Anche al summit di Bruxelles dell'8 dicembre 2011 non vi è stata nessuna intesa tra Nato e Russia sullo scudo antimissile. Come hanno riferito le agenzie, per Mosca il progetto di difesa comune lanciato un anno fa in Portogallo è una minaccia e a nulla sono valse le rassicurazioni del segretario generale dell’Alleanza, Anders Fogh Rasmussen, secondo cui “il sistema di difesa missilistica Nato non è diretto contro la Russia, che noi non consideriamo come un nemico o un avversario, ma piuttosto un partner, e intendiamo sviluppare una collaborazione strategica”.
A Rasmussen ha replicato il ministro degli Esteri Sergey Lavrov dicendo che “sappiamo che alcuni elementi del sistema antimissile di difesa sono in grado di coprire gran parte del territorio russo e, naturalmente, ciò solleva dubbi al nostro interno. Le rassicurazioni orali non bastano, vogliamo anche garanzie giuridiche”. Botta e risposta che non ha portato a nulla con i colloqui riprenderanno al prossimo vertice di Chicago nel maggio del 2012.
E per finire ci hanno pensato i commenti di Hillary Clinton e la reazione di Putin a riportare i toni russo-americani al passato. Il premier russo ha accusato apertamente Washington di aver provocato in maniera deliberata le proteste di questi giorni a Mosca, affermando che le dichiarazioni della Clinton sulle elezioni non-libere e i brogli sono state il segnale per alcuni gruppi dell’opposizione per scendere in piazza. Per Putin la maggioranza della popolazione vuole stabilità e non appoggia le manifestazioni anti-governative.
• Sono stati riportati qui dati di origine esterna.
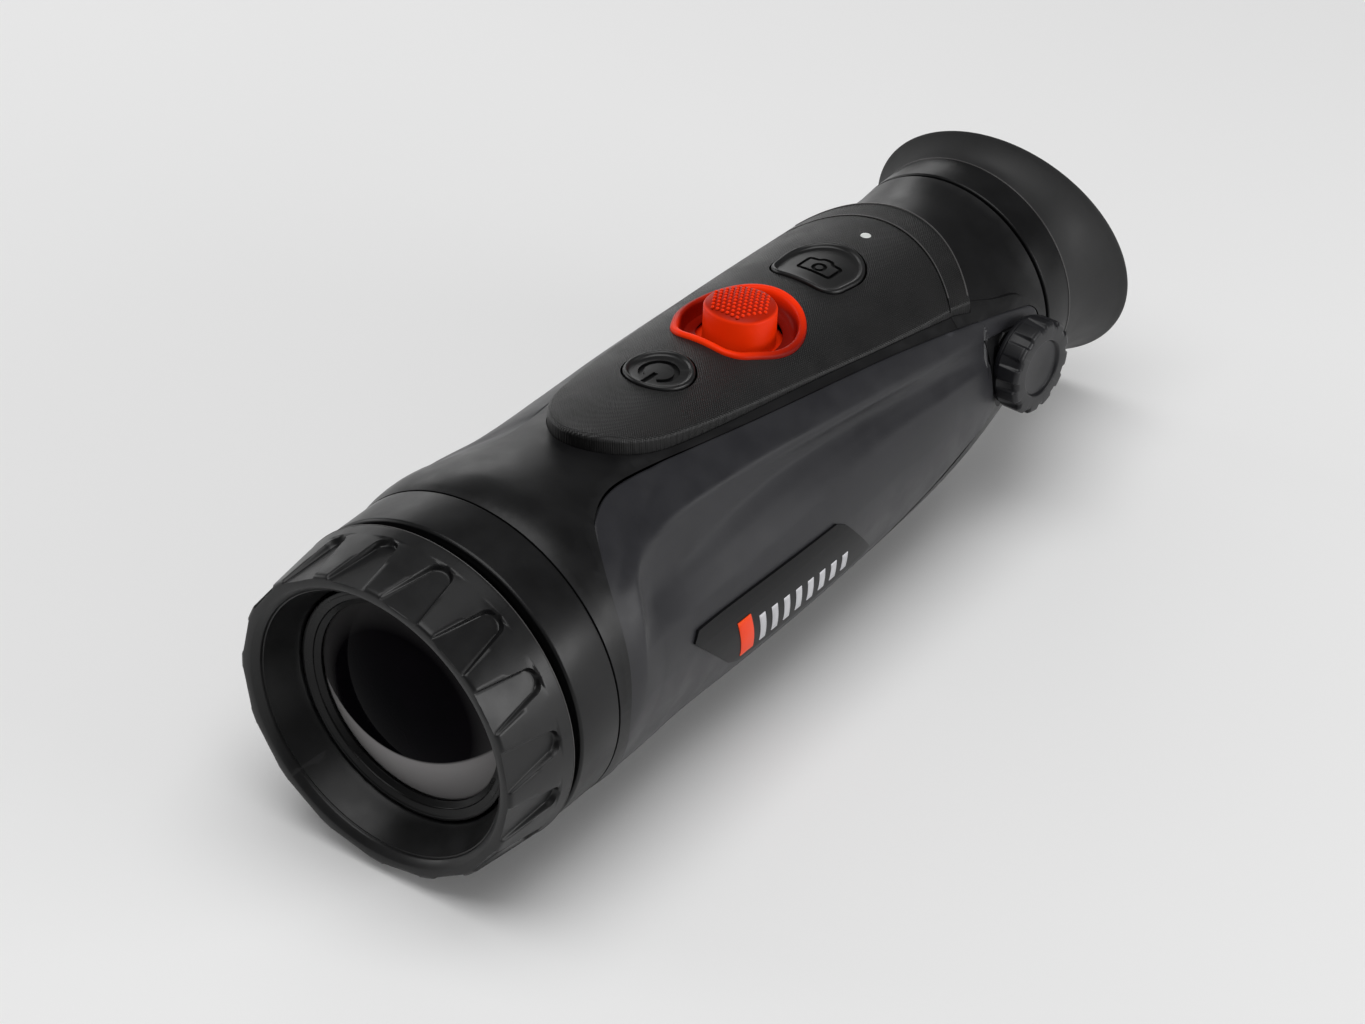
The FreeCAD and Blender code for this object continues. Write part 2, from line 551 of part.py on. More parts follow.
# --- control panel ---------------------------------------------------------------------------
def make_panel():
    panel = panel_shell(PANEL_CROWN - PANEL_THICK, PANEL_CROWN)
    panel = panel.makeFillet(PANEL_ROUND, crown_edges(panel))
    panel = on_panel(panel.cut([under_lip(PANEL_CROWN - PANEL_LIP, LIP_START), seam()]))
    holes = [flat_prism(power_wire(0.4), -6, 6), flat_prism(camera_wire(0.4), -6, 6),
             flat_prism(power_wire(1.5), -9, -3.6), flat_prism(camera_wire(1.5), -9, -3.6),
             flat_prism(bezel_wire(0.05), -9, 6), rod_up(LED_RADIUS, -6, 6, LED_STATION)]
    bosses = [rod_up(2.0, BOARD_TOP, -2.6, station, x) for x, station in PANEL_SCREWS]
    panel = panel.cut([on_panel(hole) for hole in holes]).fuse([on_panel(boss) for boss in bosses])
    drills = [on_panel(rod_up(0.9, -9, -4, station, x)) for x, station in PANEL_SCREWS]
    save("control_panel", panel.cut(drills))
    screws = [on_panel(rod_up(0.85, -9.2, -4.1, station, x).fuse(rod_up(1.7, -10.2, -9.2, station, x)))
              for x, station in PANEL_SCREWS]
    save("keypad_screws", *screws)
    save("status_led", on_panel(rod_up(LED_RADIUS - 0.02, BOARD_TOP, 0.1, LED_STATION)))


def key(wire_of, station):
    """A soft key: cap, flange under the panel and a stub over its switch."""
    cap = flat_prism(wire_of(0.0), -3.8, -0.1)
    flange = flat_prism(wire_of(1.1), -4.6, -3.75)
    stub = rod_up(1.8, -5.3, -4.5, station)
    return on_panel(cap.fuse([flange, stub]).removeSplitter())


def make_keys():
    save("power_key", key(power_wire, POWER_STATION))
    save("camera_key", key(camera_wire, CAMERA_CENTRE))
    switches = [on_panel(block(-3, 3, s - 3, s + 3, BOARD_TOP, -6.5).fuse(rod_up(1.5, -6.5, -5.9, s)))
                for s in (POWER_STATION, CAMERA_CENTRE)]
    save("tact_switches", *[switch.removeSplitter() for switch in switches])
    board = block(-11, 11, 79, 161, BOARD_TOP - 1.2, BOARD_TOP).cut(rod_up(4.2, -12, 0, JOY_STATION))
    board = board.cut([rod_up(0.9, -12, 0, station, x) for x, station in PANEL_SCREWS])
    save("keypad_board", on_panel(board))


def make_joystick():
    crown = Part.makeCylinder(PANEL_CROWN + BEZEL_PROUD, 60, V(0, 85, -PANEL_CROWN), ALONG)
    rim = flat_prism(bezel_wire(), -4.4, 4).common(crown)
    levels = ((-2.2, 1.2), (-3.0, -1.0), (-4.0, -3.4))
    bowl = Part.makeLoft([bezel_wire(grow).translated(V(0, 0, z)) for grow, z in levels], True, True)
    bore = rod_up(JOY_RADIUS + 1.3, -6, 2, JOY_STATION)
    save("joystick_bezel", on_panel(rim.cut([bowl, bore])))
    column = rod_up(JOY_RADIUS, -5.5, JOY_TOP, JOY_STATION)
    column = column.makeFillet(1.2, [e for e in column.Edges if e.BoundBox.ZMin > JOY_TOP - 0.1])
    flange = rod_up(9.3, -6.4, -5.4, JOY_STATION)
    stem = rod_up(1.8, -10.5, -4.0, JOY_STATION)
    save("joystick_cap", on_panel(column.fuse(flange).removeSplitter().cut(stem)))
    hub = rod_up(2.7, JOY_PIVOT - 1.2, JOY_PIVOT + 1.5, JOY_STATION)
    trunnion = disc(0.7, JOY_STATION - 4.3, JOY_STATION + 4.3, 0, JOY_PIVOT)
    save("joystick_stem", on_panel(stem.fuse([hub, trunnion]).removeSplitter()))
    make_gimbal()


def make_gimbal():
    low, high = JOY_PIVOT - 0.9, JOY_PIVOT + 0.9
    gimbal = rod_up(4.6, low, high, JOY_STATION).cut(rod_up(3.6, low - 1, high + 1, JOY_STATION))
    ends = [rod_across(0.7, x, x + 1.9, JOY_STATION, JOY_PIVOT) for x in (-6.1, 4.2)]
    pin_bore = disc(0.76, JOY_STATION - 6, JOY_STATION + 6, 0, JOY_PIVOT)
    gimbal = gimbal.fuse(ends).removeSplitter().cut(pin_bore)
    save("joystick_gimbal", on_panel(gimbal))
    carrier = rod_up(6.3, JOY_PIVOT - 1.7, JOY_PIVOT + 1.7, JOY_STATION)
    carrier = carrier.cut([rod_up(5.2, JOY_PIVOT - 2, JOY_PIVOT + 2, JOY_STATION),
                           rod_across(0.76, -8, 8, JOY_STATION, JOY_PIVOT)])
    save("joystick_carrier", on_panel(carrier))
    base = block(-8.5, 8.5, JOY_STATION - 8.5, JOY_STATION + 8.5, JOY_PIVOT - 3.6, BOARD_TOP - 1.2)
    save("joystick_base", on_panel(base.cut(rod_up(6.6, JOY_PIVOT - 2.6, 0, JOY_STATION))))


# --- eyepiece ---------------------------------------------------------------------------------
def lip_circle(radius, share):
    """A circle between the collar (share 0) and the slanted lip (share 1)."""
    station = COLLAR_REAR + share * (LIP_STATION - COLLAR_REAR)
    normal = V(-LIP_ACROSS * share, 1, -LIP_UP * share).normalize()
    return Part.Wire(Part.makeCircle(radius, V(0, station, 0), normal))


def make_eyepiece():
    collar = turned([(25.4, COLLAR_FRONT), (COLLAR_R, COLLAR_FRONT + 0.4), (COLLAR_R, COLLAR_REAR - 0.4),
                     (25.4, COLLAR_REAR), (SPIGOT_R, COLLAR_REAR), (SPIGOT_R, SPIGOT_REAR),
                     (EYE_BORE_R, SPIGOT_REAR), (EYE_BORE_R, 183.6), (19.6, 183.6), (19.6, COLLAR_FRONT)])
    save("eyepiece_collar", collar.cut(diopter_room()))
    save("eyepiece_cell", turned([(12.6, 160.0), (EYE_CELL_R, 160.0), (EYE_CELL_R, 201.0),
                                  (13.6, 201.0), (13.6, 192.0), (12.6, 191.0), (12.6, 170.2),
                                  (13.6, 170.2), (13.6, 163.0), (12.6, 163.0)]))
    save("eye_field_lens", lens(13.55, 165.0, 169.0, 60.0, 30.0))
    save("eye_lens", lens(13.55, 193.6, 196.0, 60.0, 38.0))
    save("eyepiece_retainer", tube(13.6, 12.0, 199.0, 200.6))
    neck_front = COLLAR_REAR + 0.3
    outer = Part.makeLoft([lip_circle(25.3, 0.03), lip_circle(25.7, 0.35), lip_circle(27.2, 0.72),
                           lip_circle(LIP_R, 1.0)], True, False)
    inside = ((24.3, 0.52), (25.6, 0.76), (LIP_R - 1.3, 1.01))
    inner = Part.makeLoft([lip_circle(radius, share) for radius, share in inside], True, False)
    cup = outer.cut([disc(40, 190, neck_front), disc(SPIGOT_R + 0.08, 190, 220), inner,
                     disc(24.3, 204.7, 206.9)])
    save("eyecup", cup)
    save("eyecup_retainer", tube(23.6, EYE_BORE_R + 0.6, SPIGOT_REAR, SPIGOT_REAR + 1.2))


def diopter_room():
    return block(10, 22, 160, 186.2, -6, 9)


def pinion():
    """A small gear on the knob's shaft, with straight-sided teeth."""
    root, tip = PITCH_R - 0.9, PITCH_R + 0.65
    tooth_outline = [V(0, -0.62, root - 0.3), V(0, 0.62, root - 0.3), V(0, 0.26, tip), V(0, -0.26, tip),
                     V(0, -0.62, root - 0.3)]
    tooth = Part.Face(Part.makePolygon(tooth_outline)).extrude(ACROSS * 3.2)
    gear = Part.makeCylinder(root, 3.2, V(0, 0, 0), ACROSS)
    teeth = []
    for k in range(TEETH):
        one = tooth.copy()
        one.rotate(V(0, 0, 0), ACROSS, k * 360 / TEETH)
        teeth.append(one)
    gear = gear.fuse(teeth)
    gear.translate(V(15.9, KNOB_STATION, 0))
    return gear


def rack():
    pitch = math.pi * MODULE
    root, tip = PITCH_R + 1.1, PITCH_R - 0.6
    bar = block(12, 19.3, 169.4, 182.6, PITCH_R + 1.0, PITCH_R + 3.4)
    teeth = []
    for k in (-2.5, -1.5, -0.5, 0.5, 1.5, 2.5):
        station = KNOB_STATION + k * pitch
        outline = [V(15.9, station - 0.62, root), V(15.9, station + 0.62, root), V(15.9, station + 0.24, tip),
                   V(15.9, station - 0.24, tip), V(15.9, station - 0.62, root)]
        teeth.append(Part.Face(Part.makePolygon(outline)).extrude(ACROSS * 3.2))
    return bar.fuse(teeth).removeSplitter().cut(disc(EYE_CELL_R, 150, 200))


def make_diopter():
    save("diopter_rack", rack())
    shaft = rod_across(SHAFT_R, 19.0, 31.0, KNOB_STATION, 0).fuse(pinion()).removeSplitter()
    save("diopter_shaft", shaft)
    shaft_bore = rod_across(SHAFT_R + 0.06, 15, 30, KNOB_STATION, 0)
    bush = rod_across(4.0, 20.6, 27.1, KNOB_STATION, 0).cut(shaft_bore)
    save("knob_bush", bush)
    grip = rod_across(KNOB_R, KNOB_IN, KNOB_OUT, KNOB_STATION, 0)
    grip = grip.cut([rod_across(5.6, KNOB_OUT - 0.8, KNOB_OUT + 1, KNOB_STATION, 0),
                     rod_across(SHAFT_R, KNOB_IN - 1, 31.0, KNOB_STATION, 0)])
    notch = block(KNOB_OUT - 4.6, KNOB_OUT + 1, -1.0, 1.0, KNOB_R - 0.7, KNOB_R + 2)
    notches = []
    for k in range(12):
        one = notch.copy()
        one.rotate(V(0, 0, 0), ACROSS, k * 30)
        one.translate(V(0, KNOB_STATION, 0))
        notches.append(one)
    save("diopter_knob", grip.cut(notches))


def main():
    skin = stack(BODY)
    given, rail = make_sides(skin)
    make_housing(skin, given, rail)
    make_underside()
    make_strap_lug()
    make_focus_ring()
    make_focus_drive()
    make_front_barrel()
    make_objective()
    make_core()
    make_electronics()
    make_panel()
    make_keys()
    make_joystick()
    make_eyepiece()
    make_diopter()


main()
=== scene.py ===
"""Looks of the thermal imaging camera: detailed meshes, materials, lights and the camera.

Lengths in this script are millimetres about the optical axis, as (x, station, height): x is
across, station is the distance behind the front rim and height is over the axis. at() turns
them into the frame's metres.
"""
import json
import math

import bmesh
import bpy
from mathutils import Matrix, Vector


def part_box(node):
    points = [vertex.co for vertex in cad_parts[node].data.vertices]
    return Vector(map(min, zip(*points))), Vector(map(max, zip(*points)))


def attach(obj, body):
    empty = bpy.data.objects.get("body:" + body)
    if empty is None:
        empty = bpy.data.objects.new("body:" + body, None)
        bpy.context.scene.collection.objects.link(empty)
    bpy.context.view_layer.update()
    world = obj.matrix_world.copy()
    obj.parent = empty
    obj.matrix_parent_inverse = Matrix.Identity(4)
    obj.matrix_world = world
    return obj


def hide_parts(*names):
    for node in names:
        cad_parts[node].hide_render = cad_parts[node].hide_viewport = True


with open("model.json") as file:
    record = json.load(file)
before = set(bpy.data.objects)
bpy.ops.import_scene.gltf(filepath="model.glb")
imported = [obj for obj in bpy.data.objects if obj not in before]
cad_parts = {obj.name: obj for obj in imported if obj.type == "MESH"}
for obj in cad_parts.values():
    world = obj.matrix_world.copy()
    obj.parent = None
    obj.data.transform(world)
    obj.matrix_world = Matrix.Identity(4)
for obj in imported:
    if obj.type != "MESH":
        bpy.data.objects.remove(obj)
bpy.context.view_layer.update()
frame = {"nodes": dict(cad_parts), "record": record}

MM = 0.001
RING_LOW, RING_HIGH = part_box("focus_ring")
FRONT_Y = RING_LOW.y
AXIS_Z = (RING_LOW.z + RING_HIGH.z) / 2
# control panel: where its plane passes, its slope, its crown's radius, and the places of its parts
PANEL_STATION, PANEL_HEIGHT, PANEL_SLOPE = 87.5, 33.6, math.radians(4.07)
PANEL_CROWN = 32.0
POWER_STATION, JOY_STATION, CAMERA_CENTRE, LED_STATION = 88.8, 115.5, 143.6, 159.3
JOY_R, JOY_TOP = 7.5, 4.0
DOME = 0.0175                   # fall of the stick's domed top, in millimetres per millimetre squared


def at(x, station, height):
    """A point about the optical axis, in the frame's metres."""
    return Vector((x * MM, FRONT_Y + station * MM, AXIS_Z + height * MM))


def panel_at(x, station, height):
    """A point over the sloping panel's centre line, in the frame's metres."""
    along, lift = math.cos(PANEL_SLOPE), math.sin(PANEL_SLOPE)
    reach = station - PANEL_STATION
    return at(x, PANEL_STATION + reach * along + height * lift, PANEL_HEIGHT - reach * lift + height * along)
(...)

“Sappiamo tutti che ci sono persone nel nostro Paese che vogliono esasperare la situazione, così come è successo anche in Kirghizistan e in Ucraina", ha tuonato il primo ministro russo, alludendo alle rivoluzioni colorate finanziate in parte dal denaro americano pubblico (via Usaid, Iri e Ndi) e privato (George Soros, ad esempio). “Finché si parla del sostegno finanziario alla sanità pubblica è un conto, ma quando i soldi dall’estero vengono investiti direttamente nella politica interna è un altro discorso. È inammissibile l’impiego di soldi esteri nella campagna elettorale”.
Insomma, i due presidenti che verranno eletti nel 2012 (da una parte Putin, dall’altra forse ancora Obama, forse il rivale repubblicano ancora da scegliere), avranno qualche problemino in più da risolvere.